_The exercise_: Below is a listing. Gather each line of it that contains "picture".

_Excerpted data_:
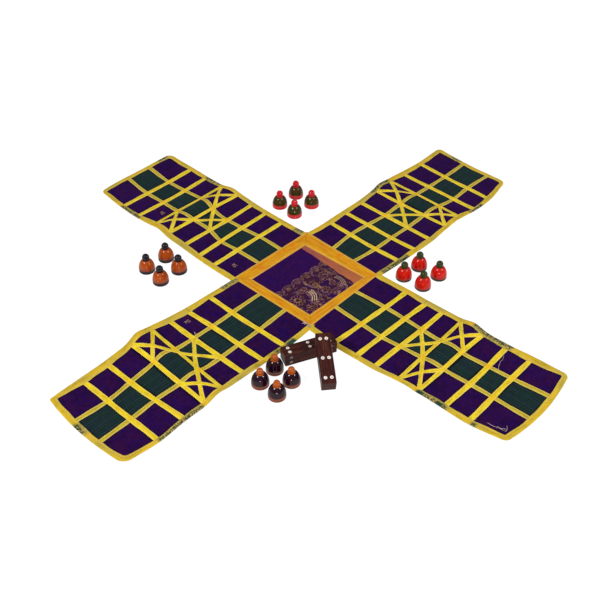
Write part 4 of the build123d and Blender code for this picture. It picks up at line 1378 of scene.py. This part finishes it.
world = bpy.data.worlds.new("even_sky")
world.use_nodes = True
world.node_tree.nodes["Background"].inputs[0].default_value = (1, 1, 1, 1)
world.node_tree.nodes["Background"].inputs[1].default_value = 0.32
bpy.context.scene.world = world
bpy.context.scene.view_settings.view_transform = "Standard"


def lamp(name, place_at, aim_at, size, power):
    """A soft rectangular lamp."""
    data = bpy.data.lights.new(name, "AREA")
    data.shape, data.size, data.size_y = "RECTANGLE", *size
    data.energy = power
    made = bpy.data.objects.new(name, data)
    made.location = place_at
    made.rotation_euler = (Vector(aim_at) - Vector(place_at)).to_track_quat("-Z", "Y").to_euler()
    bpy.context.scene.collection.objects.link(made)


forward = Vector((cos(ELEVATION) * cos(HEADING), cos(ELEVATION) * sin(HEADING), -sin(ELEVATION)))
level_right = Vector((sin(HEADING), -cos(HEADING), 0))
level_up = level_right.cross(forward)
right = level_right * cos(ROLL) + level_up * sin(ROLL)
toward = Vector((-cos(HEADING), -sin(HEADING), 0))
left_lamp = (level_right * -0.557 + toward * 0.437 + Vector((0, 0, 0.701))) * LAMP_DISTANCE
right_lamp = (level_right * 0.70 + toward * 0.27 + Vector((0, 0, 0.66))) * LAMP_DISTANCE
lamp("lamp_left", left_lamp, (0, 0, 0), (0.36, 0.44), 22.6)
lamp("lamp_right", right_lamp, (0, 0, 0), (0.34, 0.42), 19.4)
lamp("lamp_front", toward * 1.35 + Vector((0, 0, 0.13)), (0, 0, 0.01), (0.10, 0.10), 3.0)

camera_data = bpy.data.cameras.new("camera")
camera = bpy.data.objects.new("camera", camera_data)
axes = Matrix((right, right.cross(forward), -forward)).transposed().to_4x4()
camera.matrix_world = Matrix.Translation(-forward * CAMERA_DISTANCE) @ axes
camera_data.sensor_width = SENSOR_WIDTH
camera_data.lens = FOCAL_PIXELS / PHOTO_WIDTH * SENSOR_WIDTH
camera_data.shift_x, camera_data.shift_y = -4.0 / PHOTO_WIDTH, -29.8 / PHOTO_WIDTH
camera_data.clip_end = 50
bpy.context.scene.collection.objects.link(camera)
bpy.context.scene.camera = camera
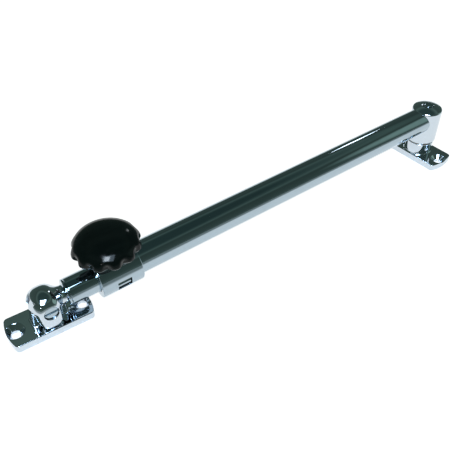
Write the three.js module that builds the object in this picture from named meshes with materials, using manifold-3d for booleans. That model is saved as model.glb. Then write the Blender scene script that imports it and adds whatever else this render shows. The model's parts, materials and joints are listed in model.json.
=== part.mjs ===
// Telescopic casement window stay, in millimetres, +Z up.
// The origin is the centre of the left base's underside, and +X runs along the stay.
// Everything beyond the fork is built level about the pivot pin, then tilted as one group.
import * as THREE from 'three';
import { mergeVertices } from 'three/addons/utils/BufferGeometryUtils.js';
import Module from 'manifold-3d';

const wasm = await Module();
wasm.setup();

// Driving dimensions.
const tubeRadius = 8;            // outer tube, 16 mm across
const tubeBore = 7.2;
const innerRadius = 6.7;         // sliding inner tube
const innerBore = 5.4;
const reach = 255.3;             // pivot pin to swivel pin, closed
const pinHeight = 13.6;          // pivot pin above the left base's underside
const rightHeight = 27.4;        // tube axis above the right base's underside
const rightTurn = 2.9 * Math.PI / 180;   // how far the right base is swivelled at rest
const clearance = 0.3;           // between touching or sliding pieces
const smooth = 40;               // sides of a large round
const small = 20;                // sides of a small round

const plate = {
  length: 40.4, width: 18.8, thickness: 4.2, sagitta: 1.7, cornerRadius: 1.2,
  screwSpacing: 32.4, screwHole: 2.2, countersink: 4.6, countersinkDepth: 2.4,
};
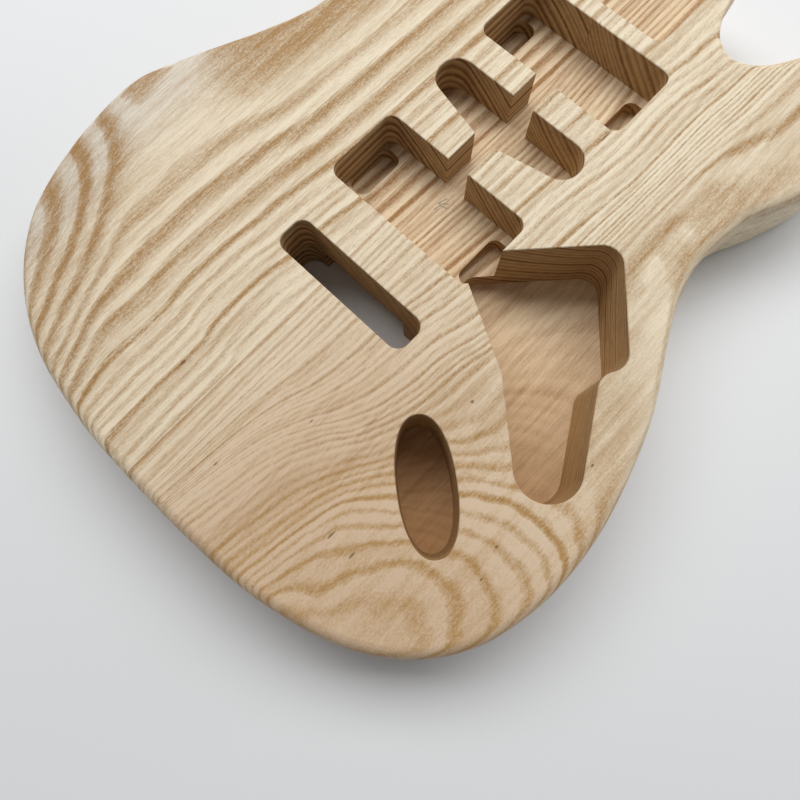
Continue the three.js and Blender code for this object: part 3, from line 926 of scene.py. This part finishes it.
def pencil(x, y, z):
    """Grey on each stroke, at the level of the route's floor only."""
    marks = []
    for (x0, y0), (x1, y1) in PENCIL_STROKES:
        run_x, run_y = x1 - x0, y1 - y0
        square = run_x**2 + run_y**2
        share = (((x - x0) * run_x + (y - y0) * run_y) / square).clamped()
        off_x = x - x0 - share * run_x
        off_y = y - y0 - share * run_y
        marks.append((off_x * off_x + off_y * off_y).fade(*PENCIL_WIDTH_FADE))
    return sum(marks) * (z - PENCIL_LEVEL).math("ABSOLUTE").fade(*PENCIL_LEVEL_FADE)


def ash(board, finish):
    look = FINISHES[finish]
    log = LOGS[board]
    material = bpy.data.materials.new(f"{board} side ash, {finish}")
    material.use_nodes = True
    tree = material.node_tree
    shader = tree.nodes["Principled BSDF"]
    parted = tree.nodes.new("ShaderNodeSeparateXYZ")
    tree.links.new(tree.nodes.new("ShaderNodeTexCoord").outputs["Object"], parted.inputs[0])
    x, y, z = (Field(tree, socket) / MM for socket in parted.outputs)

    # Rings, each darkest early on and fading into its late wood
    wandered = x + noise("wander", x, y, z) * log["wander"]
    number = log["rings"](wandered, y, z)
    flat_sawn = number.fade(*FLAT_SAWN_RINGS) if board == "treble" else 0.0
    arches = flat_sawn * y.fade(*ARCHES_TO_Y) if board == "treble" else 0.0
    kinks = noise("kinks", x, y, z) * (flat_sawn * KINKS_FLAT_SAWN + KINKS)
    feather = noise("feather", x, y, z) * (FEATHER - flat_sawn * FEATHER_FLAT_SAWN)
    number = number + kinks + feather
    whole = number.math("FLOOR")
    phase = number - whole
    bold = sum(whole.math("COMPARE", ring, SAME_RING) for ring in log["bold"])
    calm = y.fade(*CALM_TO_Y) * x.fade(*CALM_TO_X) * x.step(*CALM_FROM_X)
    strength = one_draw(whole) * STRENGTH_DRAWN + STRENGTH + bold * STRENGTH_BOLD
    strength = strength * (1 - calm * CALM) + x.fade(*BEVEL_TO_X) * BEVEL_STRENGTH
    strength = strength * (1 - x.step(*WAIST_FROM_X) * y.step(*WAIST_FROM_Y) * WAIST_CALM)
    if finish == "routed floor":
        shallow = z.step(*FLOOR_FROM_Z)
        strength = strength * (shallow * (1 - DEEP_FLOOR_STRENGTH) + DEEP_FLOOR_STRENGTH)
    early_end = one_draw(whole + EARLY_END_DRAW) * EARLY_END_DRAWN + EARLY_END
    early_end = early_end - flat_sawn * EARLY_END_FLAT_SAWN
    early = phase.step(0, EARLY_PEAK) * phase.fade(EARLY_PEAK, early_end) * strength
    line = phase.step(0, LINE_PEAK) * phase.fade(LINE_PEAK, LINE_END) * strength

    # Fibres, streaks and pores along the grain, and the speckle that they leave across it
    cast = one_draw(whole + CAST_DRAW)
    cast = cast + (one_draw(whole + (CAST_DRAW + 1)) - cast) * phase - 0.5
    speckles = early * SPECKLE_EARLY + arches * SPECKLE_ARCHES + SPECKLE
    fibres = noise("fine", x, y, z) * FINE + noise("fibre", x, y, z) * FIBRE
    grain = fibres * (1 - flat_sawn * FIBRES_FLAT_SAWN) + noise("streak", wandered, y, z) * STREAK
    grain = grain + cast * (calm * CAST_CALM + CAST) + noise("speckle", x, y, z) * speckles
    pores = noise("pore", x, y, z).step(*PORE_STEP) * (early * PORES_EARLY + PORES)
    tone = early * (flat_sawn * RINGS_FLAT_SAWN + RINGS) + line * LINE
    tone = tone * look["rings"] + grain * look["fibres"]
    tone = tone + noise("broad", x, y, z) * look["broad"]
    tone = (tone + PLAIN_TONE).clamped()

    # Darker, pinker wood towards the tail, above all in the treble board: partly heartwood, partly
    # painted shade of the dimmer tail end
    heart_and_shade = y.fade(*HEART_AND_SHADE_TO_Y) * (x.step(*HEART_AND_SHADE_FROM_X) * HEART_AND_SHADE_OUTER + HEART_AND_SHADE) * log["heart_and_shade"]
    plain = heart_and_shade.mix(linear(look["late"]), linear(look["heart_and_shade"]))
    if finish == "sanded":
        plain = x.fade(*BEVEL_COLOUR_TO_X).mix(plain, linear(BEVEL_COLOUR))
    ring_colour = linear(look["early"])
    if finish == "sanded" and board == "treble":
        ring_colour = arches.mix(ring_colour, linear(ARCHES_COLOUR))
    colour = tone.mix(plain, ring_colour)
    colour = (pores * PORE_TINT).mix(colour, linear(look["pore"]))
    glue = (x - GLUE_LINE_X / MM).math("ABSOLUTE").fade(*GLUE_LINE_FADE)
    colour = (glue * GLUE_TINT).mix(colour, linear(GLUE_COLOUR))
    if finish == "sanded":
        colour = (flecks(x, y) * FLECK_TINT).mix(colour, linear(FLECK_COLOUR))
    if finish == "routed floor":
        colour = (pencil(x, y, z) * PENCIL_TINT).mix(colour, linear(PENCIL_COLOUR))
    feed(tree, shader.inputs["Base Color"], colour)
    shader.inputs["Roughness"].default_value = look["roughness"]
    shader.inputs["Specular IOR Level"].default_value = SPECULAR
    bump = tree.nodes.new("ShaderNodeBump")
    bump.inputs["Strength"].default_value = BUMP_STRENGTH
    bump.inputs["Distance"].default_value = BUMP_DISTANCE
    feed(tree, bump.inputs["Height"], 1 - pores)
    tree.links.new(bump.outputs[0], shader.inputs["Normal"])
    return material


# Body

BOARDS = {
    "bass": ("bass_side_board", "bass_side_ash", -WIDTH, GLUE_LINE_X),
    "treble": ("treble_side_board", "treble_side_ash", GLUE_LINE_X, WIDTH),
}
for side, (node, slot, left, right) in BOARDS.items():
    finishes = [ash(side, finish) for finish in FINISHES]
    fine_board = routed_board(f"{side}_side_board_fine", left, right, finishes)
    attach(fine_board, "root")
    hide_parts(node)

# Paper, light and camera

PAPER_SIZE = 4.0
PAPER_GAP = 0.2 * MM
PAPER_ROUGHNESS = 0.85

# Lamps that face the body: place in metres, width, height and power
LAMPS = {
    "window": ((-0.44, 0.53, 1.3), 3.0, 0.8, 31),
    "window further off": ((1.2, 1.6, 0.5), 0.8, 0.8, 4.5),
}
SKY_COLOUR = (0.97, 0.985, 1, 1)
SKY_STRENGTH = 0.18
BACKDROP_RAYS = ("Camera", "Glossy", "Transmission")
CAMERA_PLACE = (96.0 * MM, -153.2 * MM, 282.0 * MM)
CAMERA_TURN = (11.425, 1.387, 43.598)
CAMERA_LENS = 24.66


def paper():
    mesh = bmesh.new()
    bmesh.ops.create_grid(
        mesh, x_segments=1, y_segments=1, size=PAPER_SIZE / 2,
        matrix=Matrix.Translation((0, 0, -PAPER_GAP)),
    )
    made = as_object("paper", mesh)
    material = bpy.data.materials.new("pale paper")
    material.use_nodes = True
    shader = material.node_tree.nodes["Principled BSDF"]
    shader.inputs["Base Color"].default_value = linear(PAPER_COLOUR)
    shader.inputs["Roughness"].default_value = PAPER_ROUGHNESS
    made.data.materials.append(material)


def lamp(name, place, width, height, power):
    data = bpy.data.lights.new(name, "AREA")
    data.shape = "RECTANGLE"
    data.size = width
    data.size_y = height
    data.energy = power
    made = bpy.data.objects.new(name, data)
    bpy.context.scene.collection.objects.link(made)
    made.location = place
    made.rotation_euler = (-Vector(place)).to_track_quat("-Z", "Y").to_euler()


def room():
    """A dim sky that lights the body, behind a backdrop as pale as the paper."""
    world = bpy.data.worlds.new("room")
    world.use_nodes = True
    tree = world.node_tree
    sky = tree.nodes["Background"]
    sky.inputs["Color"].default_value = SKY_COLOUR
    sky.inputs["Strength"].default_value = SKY_STRENGTH
    backdrop = tree.nodes.new("ShaderNodeBackground")
    backdrop.inputs["Color"].default_value = linear(PAPER_COLOUR)
    ray = tree.nodes.new("ShaderNodeLightPath").outputs
    seen = sum(Field(tree, ray[f"Is {kind} Ray"]) for kind in BACKDROP_RAYS)
    shown = tree.nodes.new("ShaderNodeMixShader")
    feed(tree, shown.inputs[0], seen.math("MINIMUM", 1.0))
    tree.links.new(sky.outputs[0], shown.inputs[1])
    tree.links.new(backdrop.outputs[0], shown.inputs[2])
    tree.links.new(shown.outputs[0], tree.nodes["World Output"].inputs[0])
    bpy.context.scene.world = world


def camera():
    made = bpy.data.objects.new("camera", bpy.data.cameras.new("camera"))
    bpy.context.scene.collection.objects.link(made)
    made.location = CAMERA_PLACE
    made.rotation_euler = [math.radians(turn) for turn in CAMERA_TURN]
    made.data.lens = CAMERA_LENS
    bpy.context.scene.camera = made


paper()
for name, (place, width, height, power) in LAMPS.items():
    lamp(name, place, width, height, power)
room()
camera()
bpy.context.scene.view_settings.view_transform = "Standard"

_Written response_:
Write part 4 of the build123d and Blender code for this picture. It picks up at line 1378 of scene.py. This part finishes it.
Write the three.js module that builds the object in this picture from named meshes with materials, using manifold-3d for booleans. That model is saved as model.glb. Then write the Blender scene script that imports it and adds whatever else this render shows. The model's parts, materials and joints are listed in model.json.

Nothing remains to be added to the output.